● **EXERCISE OBJECTIVE**
Quote the full listing word for word.

● **Modeling code records**
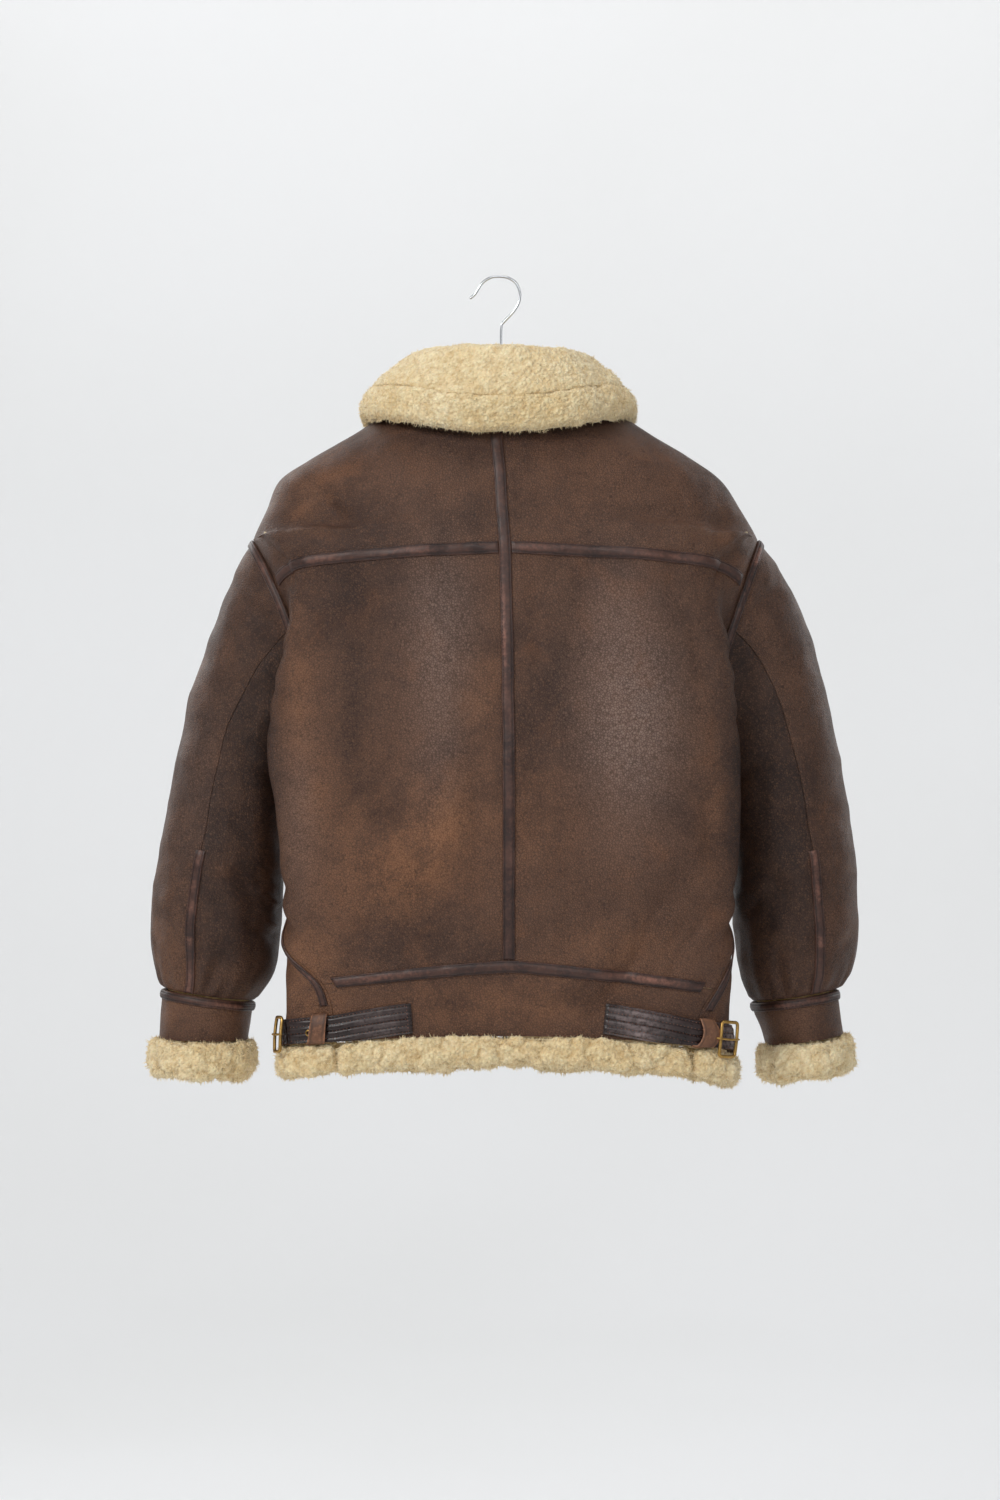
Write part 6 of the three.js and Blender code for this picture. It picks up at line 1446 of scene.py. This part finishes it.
    # the underside is hide, but wool wraps the lower edge
    under = np.ones((mu - 1, mv - 1), int)
    if hi_end:
        under[:, -4:] = 0
    F = quads.tolist() + back.reshape(-1, 4).tolist() + [[int(x) for x in r] for r in rims]
    idx = [0] * len(quads) + under.ravel().tolist() + [0] * len(rims)
    a, b, c = O[10, 10], O[11, 10], O[10, 11]
    if np.dot(np.cross(b - a, c - a), Nn[10, 10]) < 0:
        F = [f[::-1] for f in F]
    ON = unit(np.cross(np.gradient(O, axis=0), np.gradient(O, axis=1)))
    ON = np.where(((ON * Nn).sum(-1) < 0)[..., None], -ON, ON)
    keep = slice(8, None) if lo_end else slice(None)
    wisps = [tufts(O[:, keep], ON[:, keep], tuft_n, seed + 31, (1.4, 2.8))]
    if hi_end:
        tipn = unit(np.gradient(P, axis=1))[:, -3:]
        wisps.append(tufts(O[:, -3:], unit(tipn + 0.4 * Nn[:, -3:]), 1600, seed + 32, (2.2, 4.4)))
    V = np.concatenate([O.reshape(-1, 3), I.reshape(-1, 3)])
    # the inner points take a middling painted shade
    z = np.full(mu * mv, 0.3)
    ob = fur_piece(name, node, V, F, [M["wool"], M["leather"]], idx, np.concatenate([cav.ravel(), z]), wisps)
    me = ob.data
    for key in ("wear", "dark", "gloss_and_sheen"):
        me.attributes.new(key, "FLOAT", "POINT")
    area = area_of(P)
    FLATS[node] = (acc[-1] / 1000, lu / 1000, area / 1e6)
    return ob, area


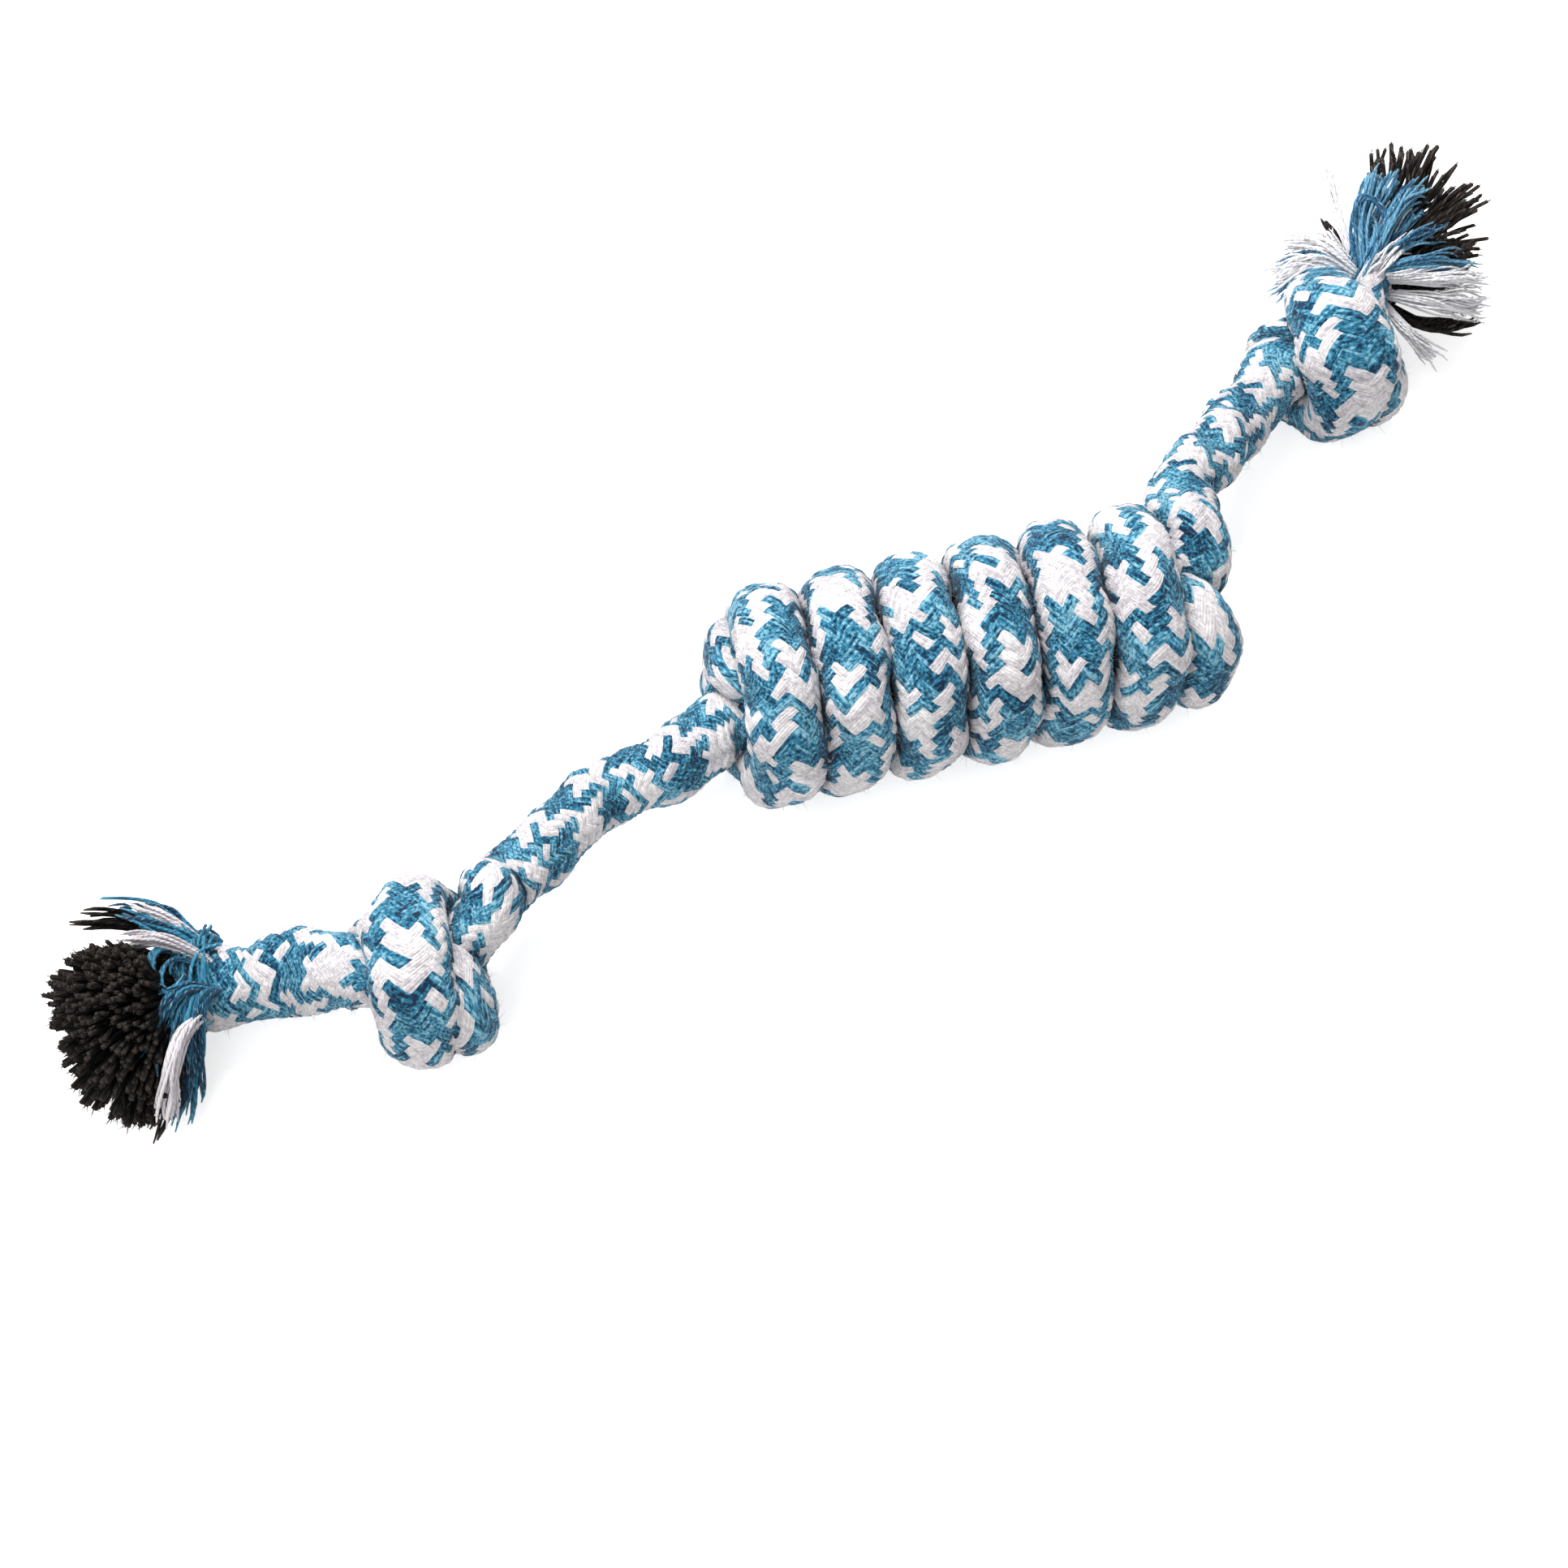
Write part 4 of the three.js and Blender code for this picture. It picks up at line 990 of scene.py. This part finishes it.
lock("rightKnotBlueFray", [
    ([(93.5, 60.5, 19), (88, 65.6, 20.5), (82.4, 69.6, 16)], 16, (0.8, 2.8)),
    ([(94.2, 60, 19), (87, 61.4, 20.5), (80.2, 62.6, 14)], 16, (0.6, 2.4)),
], paleBlueYarn, "right_knot", None, 37, 0.22)
print("tufts made")

studio = {
    "floorSize": 1.6, "floorGrey": 0.8, "floorGlow": 0.68, "ambient": 0.39,
    "key": {"place": (-0.12, 0.42, 0.76), "size": 0.5, "power": 9.2},
    "fill": {"place": (-0.45, -0.35, 0.6), "size": 0.7, "power": 2.6},
}


# A pale sheet that glows a little for the camera only, so that it is white beside the toy's soft shadow.
def addFloor(settings):
    size = settings["floorSize"]
    mesh = bpy.data.meshes.new("floor")
    corners = [(-size, -size, 0), (size, -size, 0), (size, size, 0), (-size, size, 0)]
    mesh.from_pydata(corners, [], [(0, 1, 2, 3)])
    floor = bpy.data.objects.new("floor", mesh)
    bpy.context.collection.objects.link(floor)
    level = settings["floorGrey"]
    g = Graph(bpy.data.materials.new("paleFloor"), {
        "Base Color": (level, level, level, 1), "Roughness": 0.9, "Specular IOR Level": 0.1,
        "Emission Strength": 1.0})
    glow = g.seen() * settings["floorGlow"]
    g.feed("Emission Color", g.node("ShaderNodeCombineColor", None, {0: glow, 1: glow, 2: glow}))
    mesh.materials.append(g.owner)
    floor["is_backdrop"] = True


def addLamp(name, settings):
    data = bpy.data.lights.new(name, "AREA")
    data.shape = "DISK"
    data.size = settings["size"]
    data.energy = settings["power"]
    aimed(name, data, settings["place"], (0, 0, 0))


# White where the camera looks past the floor, and a softer even light on the toy.
def addWorld(settings):
    world = bpy.data.worlds.new("studio")
    bpy.context.scene.world = world
    g = Graph(world, {"Color": (1, 1, 1, 1)}, "Background")
    strength = g.node("ShaderNodeMapRange", None, {"Value": g.seen(), "To Min": settings["ambient"]})
    g.feed("Strength", strength)


addFloor(studio)
addLamp("keyLamp", studio["key"])
addLamp("fillLamp", studio["fill"])
addWorld(studio)
bpy.context.scene.view_settings.view_transform = "Standard"
print("studio made")

sizes = {"cad": cadBox, "visual": [list(corner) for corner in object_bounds()]}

● **ANSWER TO THIS PROBLEM**
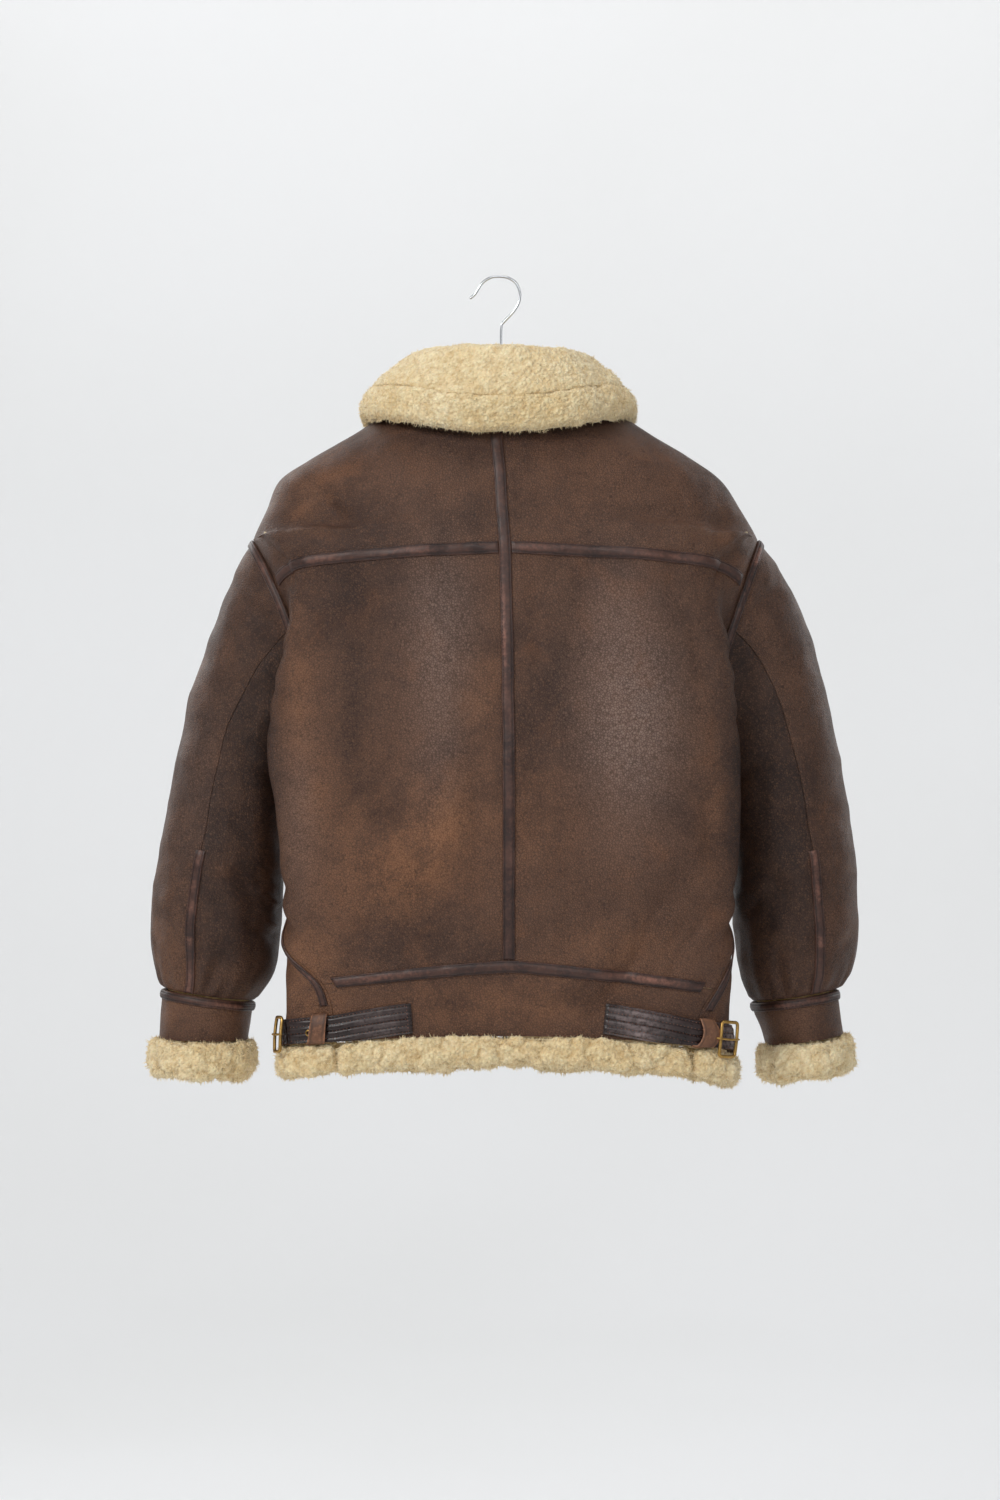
Write part 6 of the three.js and Blender code for this picture. It picks up at line 1446 of scene.py. This part finishes it.
    # the underside is hide, but wool wraps the lower edge
    under = np.ones((mu - 1, mv - 1), int)
    if hi_end:
        under[:, -4:] = 0
    F = quads.tolist() + back.reshape(-1, 4).tolist() + [[int(x) for x in r] for r in rims]
    idx = [0] * len(quads) + under.ravel().tolist() + [0] * len(rims)
    a, b, c = O[10, 10], O[11, 10], O[10, 11]
    if np.dot(np.cross(b - a, c - a), Nn[10, 10]) < 0:
        F = [f[::-1] for f in F]
    ON = unit(np.cross(np.gradient(O, axis=0), np.gradient(O, axis=1)))
    ON = np.where(((ON * Nn).sum(-1) < 0)[..., None], -ON, ON)
    keep = slice(8, None) if lo_end else slice(None)
    wisps = [tufts(O[:, keep], ON[:, keep], tuft_n, seed + 31, (1.4, 2.8))]
    if hi_end:
        tipn = unit(np.gradient(P, axis=1))[:, -3:]
        wisps.append(tufts(O[:, -3:], unit(tipn + 0.4 * Nn[:, -3:]), 1600, seed + 32, (2.2, 4.4)))
    V = np.concatenate([O.reshape(-1, 3), I.reshape(-1, 3)])
    # the inner points take a middling painted shade
    z = np.full(mu * mv, 0.3)
    ob = fur_piece(name, node, V, F, [M["wool"], M["leather"]], idx, np.concatenate([cav.ravel(), z]), wisps)
    me = ob.data
    for key in ("wear", "dark", "gloss_and_sheen"):
        me.attributes.new(key, "FLOAT", "POINT")
    area = area_of(P)
    FLATS[node] = (acc[-1] / 1000, lu / 1000, area / 1e6)
    return ob, area


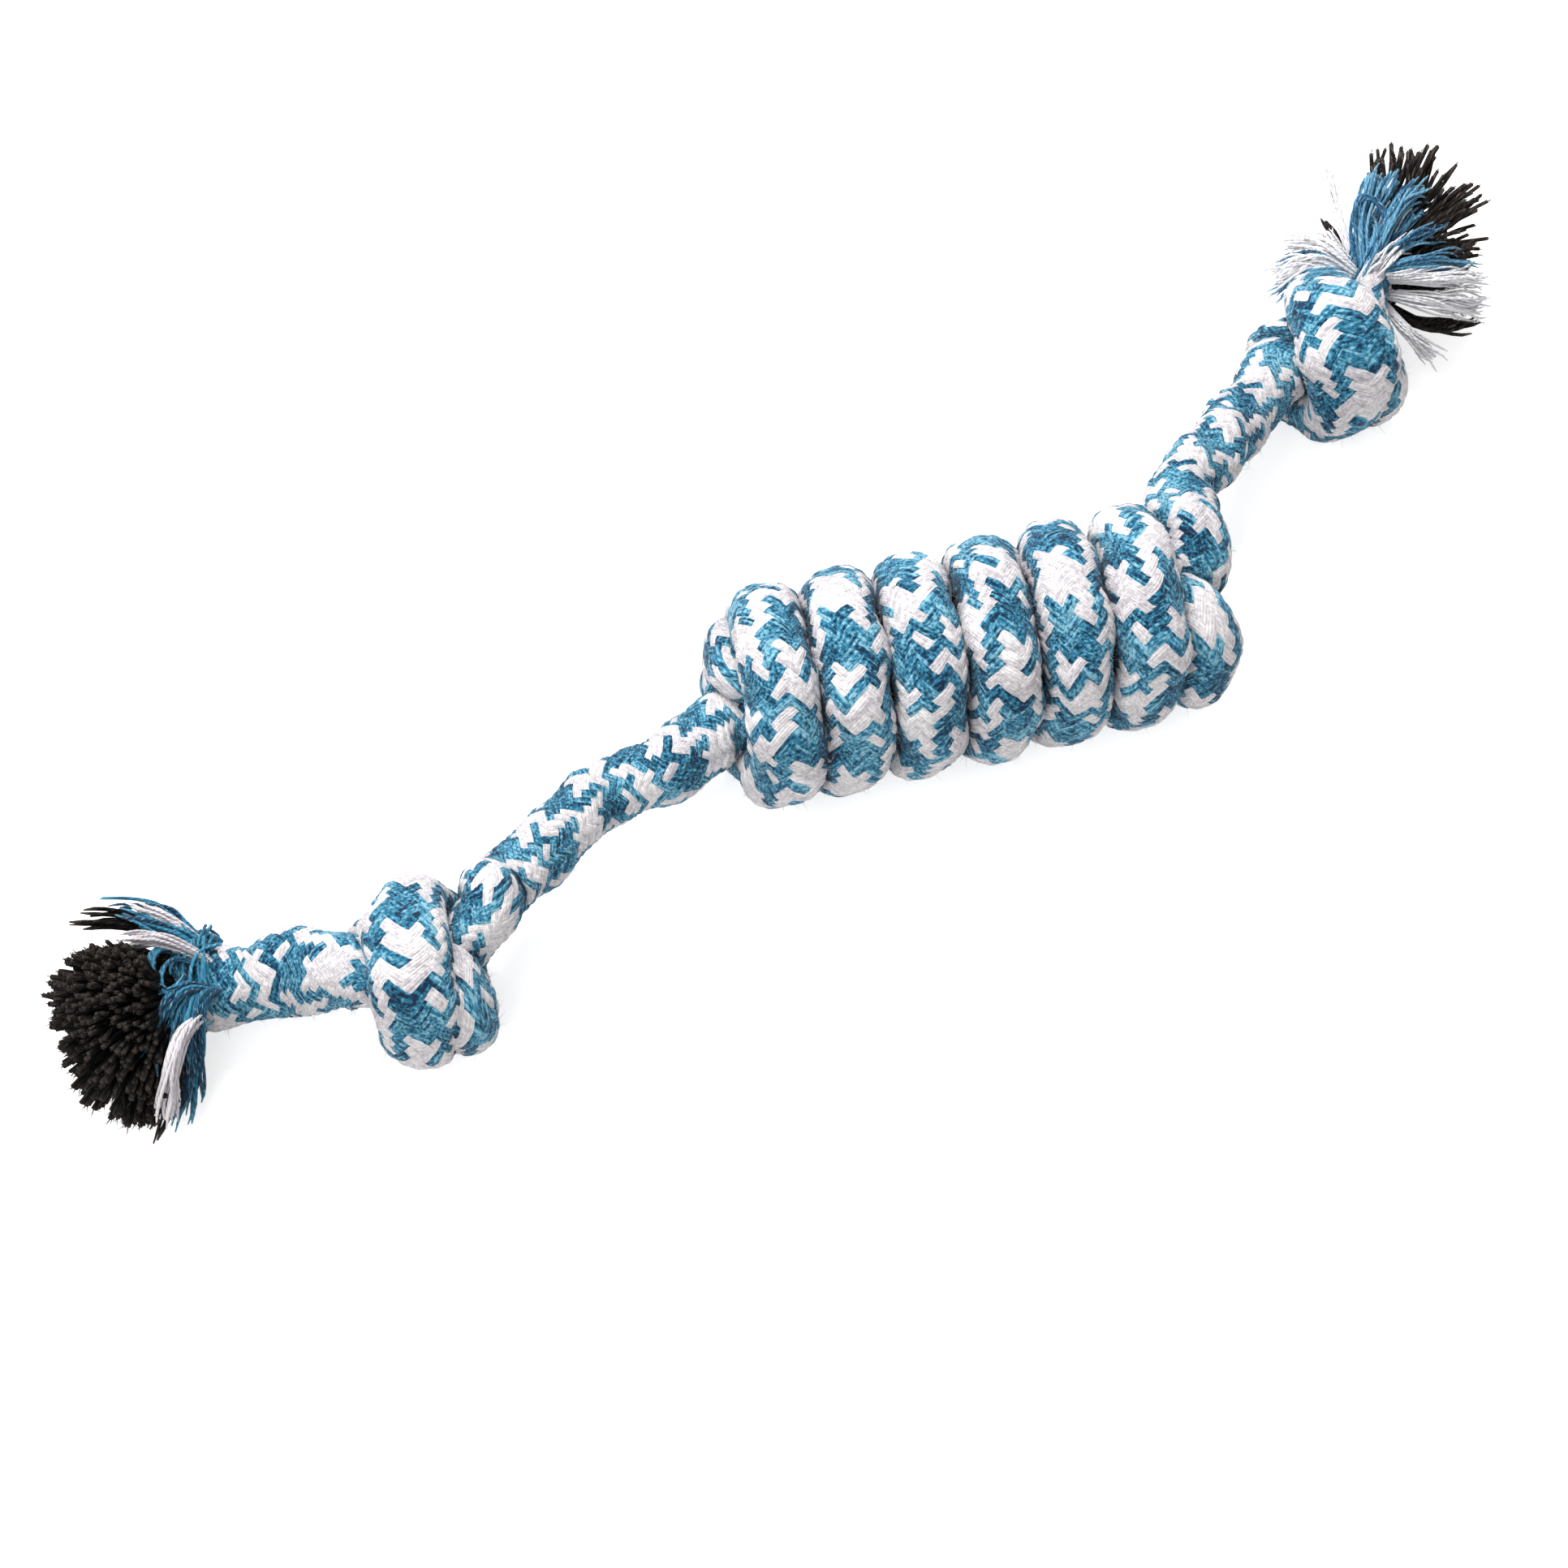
Write part 4 of the three.js and Blender code for this picture. It picks up at line 990 of scene.py. This part finishes it.
lock("rightKnotBlueFray", [
    ([(93.5, 60.5, 19), (88, 65.6, 20.5), (82.4, 69.6, 16)], 16, (0.8, 2.8)),
    ([(94.2, 60, 19), (87, 61.4, 20.5), (80.2, 62.6, 14)], 16, (0.6, 2.4)),
], paleBlueYarn, "right_knot", None, 37, 0.22)
print("tufts made")

studio = {
    "floorSize": 1.6, "floorGrey": 0.8, "floorGlow": 0.68, "ambient": 0.39,
    "key": {"place": (-0.12, 0.42, 0.76), "size": 0.5, "power": 9.2},
    "fill": {"place": (-0.45, -0.35, 0.6), "size": 0.7, "power": 2.6},
}


# A pale sheet that glows a little for the camera only, so that it is white beside the toy's soft shadow.
def addFloor(settings):
    size = settings["floorSize"]
    mesh = bpy.data.meshes.new("floor")
    corners = [(-size, -size, 0), (size, -size, 0), (size, size, 0), (-size, size, 0)]
    mesh.from_pydata(corners, [], [(0, 1, 2, 3)])
    floor = bpy.data.objects.new("floor", mesh)
    bpy.context.collection.objects.link(floor)
    level = settings["floorGrey"]
    g = Graph(bpy.data.materials.new("paleFloor"), {
        "Base Color": (level, level, level, 1), "Roughness": 0.9, "Specular IOR Level": 0.1,
        "Emission Strength": 1.0})
    glow = g.seen() * settings["floorGlow"]
    g.feed("Emission Color", g.node("ShaderNodeCombineColor", None, {0: glow, 1: glow, 2: glow}))
    mesh.materials.append(g.owner)
    floor["is_backdrop"] = True


def addLamp(name, settings):
    data = bpy.data.lights.new(name, "AREA")
    data.shape = "DISK"
    data.size = settings["size"]
    data.energy = settings["power"]
    aimed(name, data, settings["place"], (0, 0, 0))


# White where the camera looks past the floor, and a softer even light on the toy.
def addWorld(settings):
    world = bpy.data.worlds.new("studio")
    bpy.context.scene.world = world
    g = Graph(world, {"Color": (1, 1, 1, 1)}, "Background")
    strength = g.node("ShaderNodeMapRange", None, {"Value": g.seen(), "To Min": settings["ambient"]})
    g.feed("Strength", strength)


addFloor(studio)
addLamp("keyLamp", studio["key"])
addLamp("fillLamp", studio["fill"])
addWorld(studio)
bpy.context.scene.view_settings.view_transform = "Standard"
print("studio made")

sizes = {"cad": cadBox, "visual": [list(corner) for corner in object_bounds()]}

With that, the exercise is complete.